Sobre presidentes
Em Ponta Delgada ia sempre a pé para o hospital. Descia do meu sótão, posto de vigia da rua António José de Almeida, sempre ladrilhada e húmida, passava pela florista do rés-do-chão com um sorriso calmo e subia os vinte metros que me faltavam, sempre, para a Machado dos Santos. Ia por ela fora, todos os dias, perto das nove horas. Quando desaguava os passos no campo de São Francisco, antes de ver o mar, o coreto, o hospital, vi muitas vezes o Dr. Mota Amaral a encaminhar-se, austero mas simpático, para as suas orações matinais à sombra tutelar do Santo Cristo.
Mota Amaral saudava sempre. Era simpático. As pessoas gostavam dele, mesmo os que lhe chamavam, num chasco quase surdo, João Bosco. Alguns separatistas antigos, alguns aparelhistas locais menos felizes, não sei.

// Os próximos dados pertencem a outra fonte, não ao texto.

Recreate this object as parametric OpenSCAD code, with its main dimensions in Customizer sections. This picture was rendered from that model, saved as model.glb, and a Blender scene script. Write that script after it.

Vivi, atento, a campanha eleitoral das eleições regionais, aquelas em que se candidatou, pelo PS, Martins Goulart, irmão do outro Goulart que me ensinou a meter cateteres venosos centrais. Há-de estar na Horta, era de lá.

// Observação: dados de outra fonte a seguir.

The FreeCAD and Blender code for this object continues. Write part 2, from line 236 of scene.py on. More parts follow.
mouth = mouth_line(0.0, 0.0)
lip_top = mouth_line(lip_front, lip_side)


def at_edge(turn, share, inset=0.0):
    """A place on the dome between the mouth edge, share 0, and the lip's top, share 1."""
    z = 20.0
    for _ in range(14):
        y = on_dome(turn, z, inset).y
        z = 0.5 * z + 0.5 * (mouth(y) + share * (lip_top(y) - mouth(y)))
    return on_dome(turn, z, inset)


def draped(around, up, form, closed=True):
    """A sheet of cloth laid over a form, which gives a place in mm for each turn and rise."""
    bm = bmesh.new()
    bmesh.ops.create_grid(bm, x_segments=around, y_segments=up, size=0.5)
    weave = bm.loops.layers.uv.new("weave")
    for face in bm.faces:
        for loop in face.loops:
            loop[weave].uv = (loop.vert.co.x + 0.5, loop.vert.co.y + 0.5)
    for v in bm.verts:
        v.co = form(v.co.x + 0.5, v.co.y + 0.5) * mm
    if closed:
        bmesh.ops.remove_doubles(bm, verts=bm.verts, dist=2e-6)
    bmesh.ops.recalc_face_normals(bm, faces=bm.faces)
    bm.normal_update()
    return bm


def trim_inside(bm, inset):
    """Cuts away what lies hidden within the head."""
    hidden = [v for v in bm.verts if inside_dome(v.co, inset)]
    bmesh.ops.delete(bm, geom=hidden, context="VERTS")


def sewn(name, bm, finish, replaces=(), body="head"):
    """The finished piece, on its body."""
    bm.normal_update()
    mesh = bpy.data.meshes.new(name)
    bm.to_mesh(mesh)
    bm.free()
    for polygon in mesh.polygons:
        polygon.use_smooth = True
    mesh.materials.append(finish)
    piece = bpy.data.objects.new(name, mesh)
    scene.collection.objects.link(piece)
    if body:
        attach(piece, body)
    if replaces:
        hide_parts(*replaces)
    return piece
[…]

Mota Amaral referia-se a Goulart como "esse cetáceo que aí veio", aludindo à formação académica, feita nos Estados Unidos, do seu adversário político. Mas fazia-o, sempre, com respeito. Sem ranger de dentes.
Nessa campanha, não se rasgou um cartaz nas ruas de Ponta Delgada. Provavelmente antecipando, já, o advento de Carlos César, (ad)ventos de mudança.
Mesmo assim. Parecia no fim dum tempo, São Miguel. E via-se ali a civilidade de quem se empresta à mudança por dela ter vontade. Ou porque tinha de ser. E há-de ser assim quando a mudança se impuser, de novo, se calhar.
Sei que os Açores não são a Madeira, ainda bem. Há ilhas e monturos vendáveis. Sei que Mota Amaral não foi, nem será nunca, um Jardim prepotente de sebo maninho.
E sei que foi nesse tempo que vi ao perto, pela primeira vez, um Presidente da República. E que ele me saudou, educadamente, como fazia aos outros todos que lhe cruzavam o caminho devoto. Consta que, depois das orações, ia nadar para a Calheta, nunca o vi lá. Mas dizia-se isto, calmamente, como se entoam as normalidades, mesmo as superiores.
Não sei se me fiz entender, mas talvez não. Acontece-me muito, culpa minha.
(a fotografia, mal tirada, é do meu quintal; trouxe os Açores comigo e fiquei lá, um bocadinho de ambas as parvoíces).